The devil offers freedom from want, uncertainty, and pain. The things we fear the most. Any yet Jesus says three times: No! No. No. Three hard to refuse offers. Three instant rejections.

It is not that Jesus hates a full stomach, or stability, or safety. We need those things. Those are the things that God provides for us (as we heard in the all the other readings for today). The question is, first, whether the fear of not having those things seduces us more fervently than God does, and second, whether we trust God to provide them. We have many suitors for our loyalty, obedience, and attention. Who guides our life? We cannot say yes to God unless at some point we say no, as Jesus does in the desert, to God’s rivals for us. We need that desert time.

The desert is a place where there is nothing else. Just we and our thoughts. It is a metaphor for retreat, silence, meditation, and cleansing. We need time there. And Lent is a good and traditional time.

What is it about the desert?

The desert is far away. It is isolated from all the voices that call on us every minute to attend to them. Including our desires and our responsibilities.

The desert is empty. It has none of the shiny things that we usually have all around us. Things that are interesting, or falling apart, or need organizing or otherwise attending to.

In the desert we are unobserved. We are not required to please anyone (nor will we get their admiration). We are not required to be anyone, or to act in any special impressive, or polite, or outrageous way.

In the desert we are vulnerable. The quiet of the desert lets our thoughts come unimpeded. The harshness and limits of the desert test our comfort.

And finally, in the desert we are alone. We have only ourselves and God as companions. It is a good time for intimate, disturbing, renewing, and lengthy conversations.

This kind of removed, empty, unobserved, vulnerable, alone time is an important Christian practice. It is a prayer discipline and one of the traditional practices of Lent. Not literally time in the desert, though lots of people have done that, but more practically time that we reserve in our lives, weekly or daily, yearly, removed from the normal calendar.

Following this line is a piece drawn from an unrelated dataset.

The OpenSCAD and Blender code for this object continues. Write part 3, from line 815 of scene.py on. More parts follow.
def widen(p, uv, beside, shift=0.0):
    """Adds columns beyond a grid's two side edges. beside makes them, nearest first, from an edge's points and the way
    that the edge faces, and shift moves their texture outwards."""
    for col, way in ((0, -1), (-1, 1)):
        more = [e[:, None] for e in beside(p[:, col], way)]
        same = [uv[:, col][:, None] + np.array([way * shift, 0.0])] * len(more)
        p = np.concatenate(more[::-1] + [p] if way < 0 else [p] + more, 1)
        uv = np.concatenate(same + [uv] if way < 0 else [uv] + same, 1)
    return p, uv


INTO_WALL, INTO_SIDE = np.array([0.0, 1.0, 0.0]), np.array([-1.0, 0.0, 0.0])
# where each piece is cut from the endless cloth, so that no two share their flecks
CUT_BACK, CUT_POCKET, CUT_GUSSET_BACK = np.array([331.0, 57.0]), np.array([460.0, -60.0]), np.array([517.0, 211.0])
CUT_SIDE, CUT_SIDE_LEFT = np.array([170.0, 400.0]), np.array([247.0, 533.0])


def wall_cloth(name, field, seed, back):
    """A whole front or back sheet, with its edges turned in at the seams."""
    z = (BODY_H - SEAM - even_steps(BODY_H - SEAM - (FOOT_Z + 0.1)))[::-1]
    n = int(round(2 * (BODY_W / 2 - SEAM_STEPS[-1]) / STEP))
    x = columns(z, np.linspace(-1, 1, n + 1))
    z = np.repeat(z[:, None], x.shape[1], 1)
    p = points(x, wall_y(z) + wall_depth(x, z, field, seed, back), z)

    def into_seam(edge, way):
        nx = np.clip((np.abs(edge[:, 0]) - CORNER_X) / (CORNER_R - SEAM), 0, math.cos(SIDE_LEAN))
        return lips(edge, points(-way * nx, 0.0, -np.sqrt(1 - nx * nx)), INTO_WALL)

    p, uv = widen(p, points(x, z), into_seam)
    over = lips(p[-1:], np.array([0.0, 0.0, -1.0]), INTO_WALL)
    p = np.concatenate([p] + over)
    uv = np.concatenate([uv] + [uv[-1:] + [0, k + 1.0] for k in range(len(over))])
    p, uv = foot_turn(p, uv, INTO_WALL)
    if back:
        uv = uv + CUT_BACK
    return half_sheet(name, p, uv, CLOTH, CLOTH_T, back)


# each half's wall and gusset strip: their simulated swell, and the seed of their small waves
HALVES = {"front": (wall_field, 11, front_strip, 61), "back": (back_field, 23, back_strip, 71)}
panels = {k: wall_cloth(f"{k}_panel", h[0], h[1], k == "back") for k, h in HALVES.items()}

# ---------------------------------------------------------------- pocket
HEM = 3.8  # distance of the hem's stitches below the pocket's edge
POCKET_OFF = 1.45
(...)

The temptations of Jesus in the desert are temptations to deny our limits and our finite-ness. But the truth is that hunger, uncertainty, and pain are essential parts of the story of our lives. And the lives of all people. Our attempts to deny that induces in us a kind of sleepiness or depressive fuzziness in life. Desert prayer helps us remember what is true. It wakes us up. It makes our vision sharper.

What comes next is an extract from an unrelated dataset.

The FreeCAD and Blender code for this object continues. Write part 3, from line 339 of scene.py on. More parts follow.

The season of Lent is a season of repentance. The word means not so much remorse as a change of direction, a turning. But abstract repentance is meaningless. So Lenten disciplines—which are just everyday Christian disciplines, but we talk about them more pointedly—Lenten disciplines are tactics, rules of thumb, things that have worked for others who wish to change their lives. There are a handful. We’ll come across others during these weeks in Lent. But they all start, as it did for Jesus, in a desert place. It is evidently not optional. They all start with time enough in the desert.